Short task
Copy all of the material below exactly.

Supplied material
◆ ◆ ◆ ◆ ◆ ◆ ◆

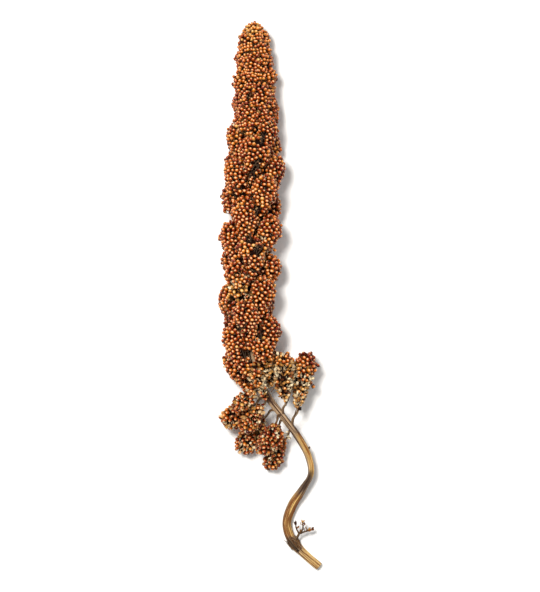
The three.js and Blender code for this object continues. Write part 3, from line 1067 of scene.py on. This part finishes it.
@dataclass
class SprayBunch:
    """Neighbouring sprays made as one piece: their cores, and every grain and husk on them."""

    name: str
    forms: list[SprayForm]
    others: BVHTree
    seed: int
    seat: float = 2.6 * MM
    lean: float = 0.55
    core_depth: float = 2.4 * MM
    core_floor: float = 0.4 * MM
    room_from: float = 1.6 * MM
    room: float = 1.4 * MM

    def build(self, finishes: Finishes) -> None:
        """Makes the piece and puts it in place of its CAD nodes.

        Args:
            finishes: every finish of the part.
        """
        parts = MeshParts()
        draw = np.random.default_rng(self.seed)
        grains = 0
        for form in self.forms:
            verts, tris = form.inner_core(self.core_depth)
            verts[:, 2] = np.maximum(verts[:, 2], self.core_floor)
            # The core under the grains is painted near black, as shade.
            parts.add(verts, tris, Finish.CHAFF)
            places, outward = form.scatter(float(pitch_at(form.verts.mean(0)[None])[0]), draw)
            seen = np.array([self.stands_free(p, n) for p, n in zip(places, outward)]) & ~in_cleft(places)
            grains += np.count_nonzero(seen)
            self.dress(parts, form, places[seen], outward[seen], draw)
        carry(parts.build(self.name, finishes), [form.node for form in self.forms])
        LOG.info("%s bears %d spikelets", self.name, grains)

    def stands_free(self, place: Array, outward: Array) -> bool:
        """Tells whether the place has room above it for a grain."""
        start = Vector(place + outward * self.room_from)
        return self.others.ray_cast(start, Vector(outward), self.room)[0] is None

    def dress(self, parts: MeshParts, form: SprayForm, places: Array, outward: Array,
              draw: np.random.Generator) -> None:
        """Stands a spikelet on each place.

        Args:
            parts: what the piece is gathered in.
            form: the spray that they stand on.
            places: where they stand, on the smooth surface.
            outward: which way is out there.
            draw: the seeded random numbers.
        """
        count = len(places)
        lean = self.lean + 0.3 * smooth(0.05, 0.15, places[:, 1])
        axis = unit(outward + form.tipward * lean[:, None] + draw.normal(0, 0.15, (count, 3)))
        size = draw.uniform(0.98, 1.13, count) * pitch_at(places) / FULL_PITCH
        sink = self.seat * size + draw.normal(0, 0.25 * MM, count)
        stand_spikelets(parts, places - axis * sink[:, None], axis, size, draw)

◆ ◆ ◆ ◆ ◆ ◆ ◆

Task response
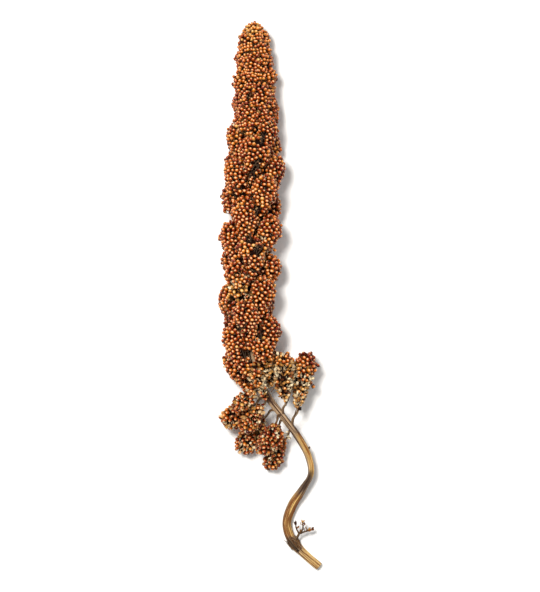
The three.js and Blender code for this object continues. Write part 3, from line 1067 of scene.py on. This part finishes it.
@dataclass
class SprayBunch:
    """Neighbouring sprays made as one piece: their cores, and every grain and husk on them."""

    name: str
    forms: list[SprayForm]
    others: BVHTree
    seed: int
    seat: float = 2.6 * MM
    lean: float = 0.55
    core_depth: float = 2.4 * MM
    core_floor: float = 0.4 * MM
    room_from: float = 1.6 * MM
    room: float = 1.4 * MM

    def build(self, finishes: Finishes) -> None:
        """Makes the piece and puts it in place of its CAD nodes.

        Args:
            finishes: every finish of the part.
        """
        parts = MeshParts()
        draw = np.random.default_rng(self.seed)
        grains = 0
        for form in self.forms:
            verts, tris = form.inner_core(self.core_depth)
            verts[:, 2] = np.maximum(verts[:, 2], self.core_floor)
            # The core under the grains is painted near black, as shade.
            parts.add(verts, tris, Finish.CHAFF)
            places, outward = form.scatter(float(pitch_at(form.verts.mean(0)[None])[0]), draw)
            seen = np.array([self.stands_free(p, n) for p, n in zip(places, outward)]) & ~in_cleft(places)
            grains += np.count_nonzero(seen)
            self.dress(parts, form, places[seen], outward[seen], draw)
        carry(parts.build(self.name, finishes), [form.node for form in self.forms])
        LOG.info("%s bears %d spikelets", self.name, grains)

    def stands_free(self, place: Array, outward: Array) -> bool:
        """Tells whether the place has room above it for a grain."""
        start = Vector(place + outward * self.room_from)
        return self.others.ray_cast(start, Vector(outward), self.room)[0] is None

    def dress(self, parts: MeshParts, form: SprayForm, places: Array, outward: Array,
              draw: np.random.Generator) -> None:
        """Stands a spikelet on each place.

        Args:
            parts: what the piece is gathered in.
            form: the spray that they stand on.
            places: where they stand, on the smooth surface.
            outward: which way is out there.
            draw: the seeded random numbers.
        """
        count = len(places)
        lean = self.lean + 0.3 * smooth(0.05, 0.15, places[:, 1])
        axis = unit(outward + form.tipward * lean[:, None] + draw.normal(0, 0.15, (count, 3)))
        size = draw.uniform(0.98, 1.13, count) * pitch_at(places) / FULL_PITCH
        sink = self.seat * size + draw.normal(0, 0.25 * MM, count)
        stand_spikelets(parts, places - axis * sink[:, None], axis, size, draw)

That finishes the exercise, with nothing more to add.